== RECORD LIST ==
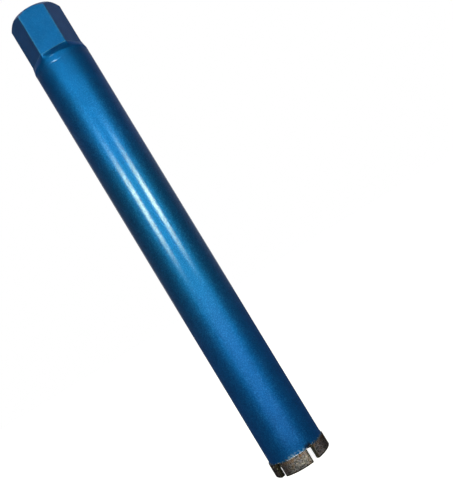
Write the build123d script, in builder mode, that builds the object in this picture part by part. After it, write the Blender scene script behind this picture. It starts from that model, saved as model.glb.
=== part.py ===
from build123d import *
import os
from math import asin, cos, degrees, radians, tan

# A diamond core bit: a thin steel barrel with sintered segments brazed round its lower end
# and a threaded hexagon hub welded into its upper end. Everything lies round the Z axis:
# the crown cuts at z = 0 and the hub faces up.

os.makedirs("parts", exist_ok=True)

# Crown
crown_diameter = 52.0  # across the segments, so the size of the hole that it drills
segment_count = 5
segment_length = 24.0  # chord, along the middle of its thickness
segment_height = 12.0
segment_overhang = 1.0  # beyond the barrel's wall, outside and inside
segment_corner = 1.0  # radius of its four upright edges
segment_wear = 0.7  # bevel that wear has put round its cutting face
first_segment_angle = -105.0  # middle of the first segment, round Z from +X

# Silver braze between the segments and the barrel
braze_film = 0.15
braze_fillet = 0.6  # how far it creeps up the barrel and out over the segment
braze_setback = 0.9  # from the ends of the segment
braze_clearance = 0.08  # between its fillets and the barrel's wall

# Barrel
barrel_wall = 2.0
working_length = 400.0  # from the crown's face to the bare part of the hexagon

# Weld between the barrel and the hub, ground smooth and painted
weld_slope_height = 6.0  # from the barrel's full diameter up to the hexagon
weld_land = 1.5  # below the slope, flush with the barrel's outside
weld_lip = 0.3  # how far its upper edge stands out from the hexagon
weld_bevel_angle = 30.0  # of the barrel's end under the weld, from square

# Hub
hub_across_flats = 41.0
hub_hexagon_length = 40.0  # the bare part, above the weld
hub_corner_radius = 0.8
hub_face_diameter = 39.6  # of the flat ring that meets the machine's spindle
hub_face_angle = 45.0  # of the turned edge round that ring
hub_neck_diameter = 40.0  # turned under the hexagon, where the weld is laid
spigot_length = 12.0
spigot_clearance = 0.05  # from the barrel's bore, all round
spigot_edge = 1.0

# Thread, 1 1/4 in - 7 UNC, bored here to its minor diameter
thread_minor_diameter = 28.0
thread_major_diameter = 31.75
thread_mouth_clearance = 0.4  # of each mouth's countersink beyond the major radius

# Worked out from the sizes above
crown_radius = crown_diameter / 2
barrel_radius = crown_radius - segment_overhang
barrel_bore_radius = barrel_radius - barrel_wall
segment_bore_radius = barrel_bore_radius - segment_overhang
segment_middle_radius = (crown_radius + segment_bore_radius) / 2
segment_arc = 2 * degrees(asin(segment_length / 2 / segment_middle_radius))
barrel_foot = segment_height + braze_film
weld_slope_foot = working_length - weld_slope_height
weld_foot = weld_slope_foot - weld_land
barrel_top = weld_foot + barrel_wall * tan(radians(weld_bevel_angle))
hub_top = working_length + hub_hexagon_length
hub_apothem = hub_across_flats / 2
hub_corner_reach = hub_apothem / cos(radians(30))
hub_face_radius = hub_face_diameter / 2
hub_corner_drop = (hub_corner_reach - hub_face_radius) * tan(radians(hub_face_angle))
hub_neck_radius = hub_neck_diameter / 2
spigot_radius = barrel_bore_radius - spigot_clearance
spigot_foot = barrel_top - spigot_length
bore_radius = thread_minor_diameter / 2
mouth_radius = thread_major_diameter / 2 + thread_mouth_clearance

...

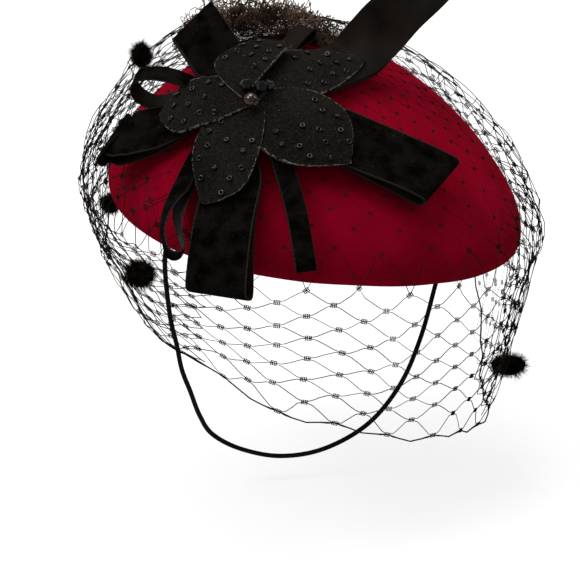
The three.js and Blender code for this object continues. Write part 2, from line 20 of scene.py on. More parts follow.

* * *

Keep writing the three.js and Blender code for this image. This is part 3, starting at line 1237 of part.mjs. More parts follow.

== SHORT PROBLEM ==
Using the entries above, return exactly the lines from the line with "Write the build123d" to the line with "weld_bevel_angle = 30.0", counting both of those lines.

== THE ANSWER ==
Write the build123d script, in builder mode, that builds the object in this picture part by part. After it, write the Blender scene script behind this picture. It starts from that model, saved as model.glb.
=== part.py ===
from build123d import *
import os
from math import asin, cos, degrees, radians, tan

# A diamond core bit: a thin steel barrel with sintered segments brazed round its lower end
# and a threaded hexagon hub welded into its upper end. Everything lies round the Z axis:
# the crown cuts at z = 0 and the hub faces up.

os.makedirs("parts", exist_ok=True)

# Crown
crown_diameter = 52.0  # across the segments, so the size of the hole that it drills
segment_count = 5
segment_length = 24.0  # chord, along the middle of its thickness
segment_height = 12.0
segment_overhang = 1.0  # beyond the barrel's wall, outside and inside
segment_corner = 1.0  # radius of its four upright edges
segment_wear = 0.7  # bevel that wear has put round its cutting face
first_segment_angle = -105.0  # middle of the first segment, round Z from +X

# Silver braze between the segments and the barrel
braze_film = 0.15
braze_fillet = 0.6  # how far it creeps up the barrel and out over the segment
braze_setback = 0.9  # from the ends of the segment
braze_clearance = 0.08  # between its fillets and the barrel's wall

# Barrel
barrel_wall = 2.0
working_length = 400.0  # from the crown's face to the bare part of the hexagon

# Weld between the barrel and the hub, ground smooth and painted
weld_slope_height = 6.0  # from the barrel's full diameter up to the hexagon
weld_land = 1.5  # below the slope, flush with the barrel's outside
weld_lip = 0.3  # how far its upper edge stands out from the hexagon
weld_bevel_angle = 30.0  # of the barrel's end under the weld, from square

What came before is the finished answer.